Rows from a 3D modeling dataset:
* * * * * * * * *

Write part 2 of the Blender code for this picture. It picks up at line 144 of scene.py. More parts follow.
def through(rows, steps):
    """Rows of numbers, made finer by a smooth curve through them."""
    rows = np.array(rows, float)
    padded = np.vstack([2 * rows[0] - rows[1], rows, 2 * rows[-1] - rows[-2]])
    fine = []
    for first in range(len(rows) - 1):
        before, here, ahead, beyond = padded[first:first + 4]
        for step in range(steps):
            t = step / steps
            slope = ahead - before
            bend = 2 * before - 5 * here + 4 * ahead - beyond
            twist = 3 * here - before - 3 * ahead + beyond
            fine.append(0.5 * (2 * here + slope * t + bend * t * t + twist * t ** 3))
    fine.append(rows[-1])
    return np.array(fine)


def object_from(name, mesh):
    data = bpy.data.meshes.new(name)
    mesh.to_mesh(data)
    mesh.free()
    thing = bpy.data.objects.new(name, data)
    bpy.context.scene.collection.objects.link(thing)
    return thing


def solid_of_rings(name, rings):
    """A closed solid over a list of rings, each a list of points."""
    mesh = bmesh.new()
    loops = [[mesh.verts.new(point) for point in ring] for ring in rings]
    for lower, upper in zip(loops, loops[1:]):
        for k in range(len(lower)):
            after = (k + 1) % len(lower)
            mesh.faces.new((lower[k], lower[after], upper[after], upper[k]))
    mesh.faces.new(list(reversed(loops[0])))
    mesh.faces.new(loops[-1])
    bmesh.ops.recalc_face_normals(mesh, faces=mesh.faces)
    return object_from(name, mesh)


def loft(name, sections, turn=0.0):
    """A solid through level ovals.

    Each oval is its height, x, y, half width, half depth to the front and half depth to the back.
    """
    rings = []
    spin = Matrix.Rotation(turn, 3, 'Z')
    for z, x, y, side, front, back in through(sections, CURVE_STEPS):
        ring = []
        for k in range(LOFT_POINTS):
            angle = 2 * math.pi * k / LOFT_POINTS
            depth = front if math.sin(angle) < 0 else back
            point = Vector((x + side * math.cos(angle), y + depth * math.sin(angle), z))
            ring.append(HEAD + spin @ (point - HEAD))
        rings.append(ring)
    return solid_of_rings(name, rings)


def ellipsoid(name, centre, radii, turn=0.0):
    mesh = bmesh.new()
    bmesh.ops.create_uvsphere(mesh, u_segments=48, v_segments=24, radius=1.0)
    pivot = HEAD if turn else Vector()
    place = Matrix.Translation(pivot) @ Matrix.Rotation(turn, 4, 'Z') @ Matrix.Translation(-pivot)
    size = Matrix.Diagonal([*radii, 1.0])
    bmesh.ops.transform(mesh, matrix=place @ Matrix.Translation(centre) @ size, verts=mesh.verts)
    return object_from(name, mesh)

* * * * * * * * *

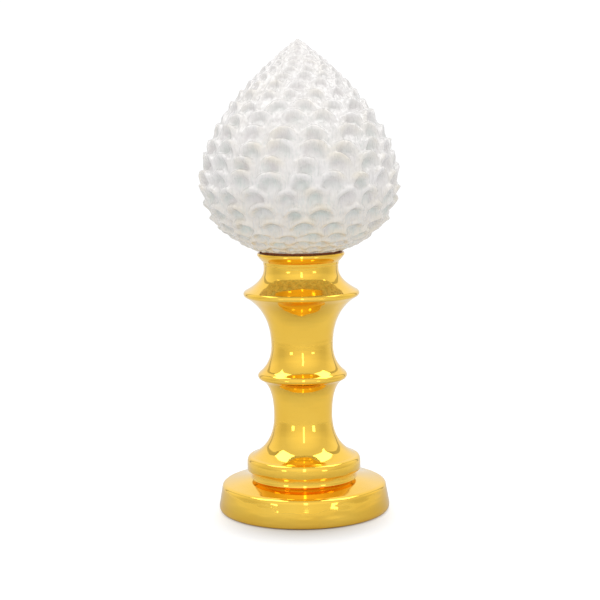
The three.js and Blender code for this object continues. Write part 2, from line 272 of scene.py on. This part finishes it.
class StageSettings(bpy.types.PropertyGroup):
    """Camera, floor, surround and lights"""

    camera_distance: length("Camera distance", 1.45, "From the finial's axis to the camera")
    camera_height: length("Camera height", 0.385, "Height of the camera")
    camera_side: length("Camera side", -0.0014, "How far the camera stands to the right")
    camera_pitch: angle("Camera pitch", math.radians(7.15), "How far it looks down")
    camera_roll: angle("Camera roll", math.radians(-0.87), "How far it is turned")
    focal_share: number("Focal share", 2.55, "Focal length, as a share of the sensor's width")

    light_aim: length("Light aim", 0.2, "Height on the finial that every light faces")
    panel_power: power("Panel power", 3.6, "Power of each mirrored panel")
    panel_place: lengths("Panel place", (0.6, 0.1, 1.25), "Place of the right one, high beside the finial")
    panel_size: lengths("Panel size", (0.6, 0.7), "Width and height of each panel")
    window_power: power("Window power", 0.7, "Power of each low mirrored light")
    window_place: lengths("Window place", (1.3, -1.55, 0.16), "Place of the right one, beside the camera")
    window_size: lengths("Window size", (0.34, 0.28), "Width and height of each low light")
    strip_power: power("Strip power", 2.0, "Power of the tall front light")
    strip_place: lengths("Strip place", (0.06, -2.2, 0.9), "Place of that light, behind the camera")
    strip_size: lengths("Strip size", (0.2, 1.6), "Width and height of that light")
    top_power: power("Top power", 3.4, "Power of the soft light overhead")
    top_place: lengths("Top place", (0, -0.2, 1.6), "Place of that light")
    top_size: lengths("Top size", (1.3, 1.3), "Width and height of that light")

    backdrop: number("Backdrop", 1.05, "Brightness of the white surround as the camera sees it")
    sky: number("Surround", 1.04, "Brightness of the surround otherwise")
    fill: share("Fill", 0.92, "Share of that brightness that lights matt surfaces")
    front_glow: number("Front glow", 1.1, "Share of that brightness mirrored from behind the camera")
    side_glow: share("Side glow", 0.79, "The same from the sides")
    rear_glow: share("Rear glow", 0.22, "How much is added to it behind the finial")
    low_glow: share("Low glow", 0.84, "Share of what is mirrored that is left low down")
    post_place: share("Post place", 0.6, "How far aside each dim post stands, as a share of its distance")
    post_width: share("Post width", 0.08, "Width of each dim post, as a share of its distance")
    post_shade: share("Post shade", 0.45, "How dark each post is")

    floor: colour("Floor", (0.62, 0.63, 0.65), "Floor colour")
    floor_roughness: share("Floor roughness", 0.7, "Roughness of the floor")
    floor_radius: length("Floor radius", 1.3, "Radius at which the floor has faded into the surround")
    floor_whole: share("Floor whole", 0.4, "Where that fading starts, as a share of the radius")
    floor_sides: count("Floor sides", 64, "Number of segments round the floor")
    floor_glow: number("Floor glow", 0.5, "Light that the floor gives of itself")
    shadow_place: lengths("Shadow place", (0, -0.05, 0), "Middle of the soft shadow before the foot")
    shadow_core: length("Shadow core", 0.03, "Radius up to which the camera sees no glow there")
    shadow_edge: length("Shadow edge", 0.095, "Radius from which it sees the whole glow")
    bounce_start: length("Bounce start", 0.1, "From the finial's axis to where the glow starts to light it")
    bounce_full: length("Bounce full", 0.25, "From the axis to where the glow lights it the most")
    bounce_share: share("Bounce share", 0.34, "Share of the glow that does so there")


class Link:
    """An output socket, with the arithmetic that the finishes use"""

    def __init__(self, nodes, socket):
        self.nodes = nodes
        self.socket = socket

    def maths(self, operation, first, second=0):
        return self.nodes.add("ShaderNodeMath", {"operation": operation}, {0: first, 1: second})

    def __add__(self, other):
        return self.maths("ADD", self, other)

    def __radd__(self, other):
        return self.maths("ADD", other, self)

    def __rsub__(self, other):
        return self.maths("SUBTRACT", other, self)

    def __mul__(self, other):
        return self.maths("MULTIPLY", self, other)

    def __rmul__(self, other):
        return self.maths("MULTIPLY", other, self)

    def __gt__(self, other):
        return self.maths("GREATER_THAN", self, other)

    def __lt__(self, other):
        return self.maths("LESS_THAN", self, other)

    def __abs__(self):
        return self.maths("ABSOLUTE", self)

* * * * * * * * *

Exercise requirements
Taking the records above, retype every line from the one with "Write part 2 of" down to the one with "through level ovals.", exactly and with nothing else.

Right answer
Write part 2 of the Blender code for this picture. It picks up at line 144 of scene.py. More parts follow.
def through(rows, steps):
    """Rows of numbers, made finer by a smooth curve through them."""
    rows = np.array(rows, float)
    padded = np.vstack([2 * rows[0] - rows[1], rows, 2 * rows[-1] - rows[-2]])
    fine = []
    for first in range(len(rows) - 1):
        before, here, ahead, beyond = padded[first:first + 4]
        for step in range(steps):
            t = step / steps
            slope = ahead - before
            bend = 2 * before - 5 * here + 4 * ahead - beyond
            twist = 3 * here - before - 3 * ahead + beyond
            fine.append(0.5 * (2 * here + slope * t + bend * t * t + twist * t ** 3))
    fine.append(rows[-1])
    return np.array(fine)


def object_from(name, mesh):
    data = bpy.data.meshes.new(name)
    mesh.to_mesh(data)
    mesh.free()
    thing = bpy.data.objects.new(name, data)
    bpy.context.scene.collection.objects.link(thing)
    return thing


def solid_of_rings(name, rings):
    """A closed solid over a list of rings, each a list of points."""
    mesh = bmesh.new()
    loops = [[mesh.verts.new(point) for point in ring] for ring in rings]
    for lower, upper in zip(loops, loops[1:]):
        for k in range(len(lower)):
            after = (k + 1) % len(lower)
            mesh.faces.new((lower[k], lower[after], upper[after], upper[k]))
    mesh.faces.new(list(reversed(loops[0])))
    mesh.faces.new(loops[-1])
    bmesh.ops.recalc_face_normals(mesh, faces=mesh.faces)
    return object_from(name, mesh)


def loft(name, sections, turn=0.0):
    """A solid through level ovals.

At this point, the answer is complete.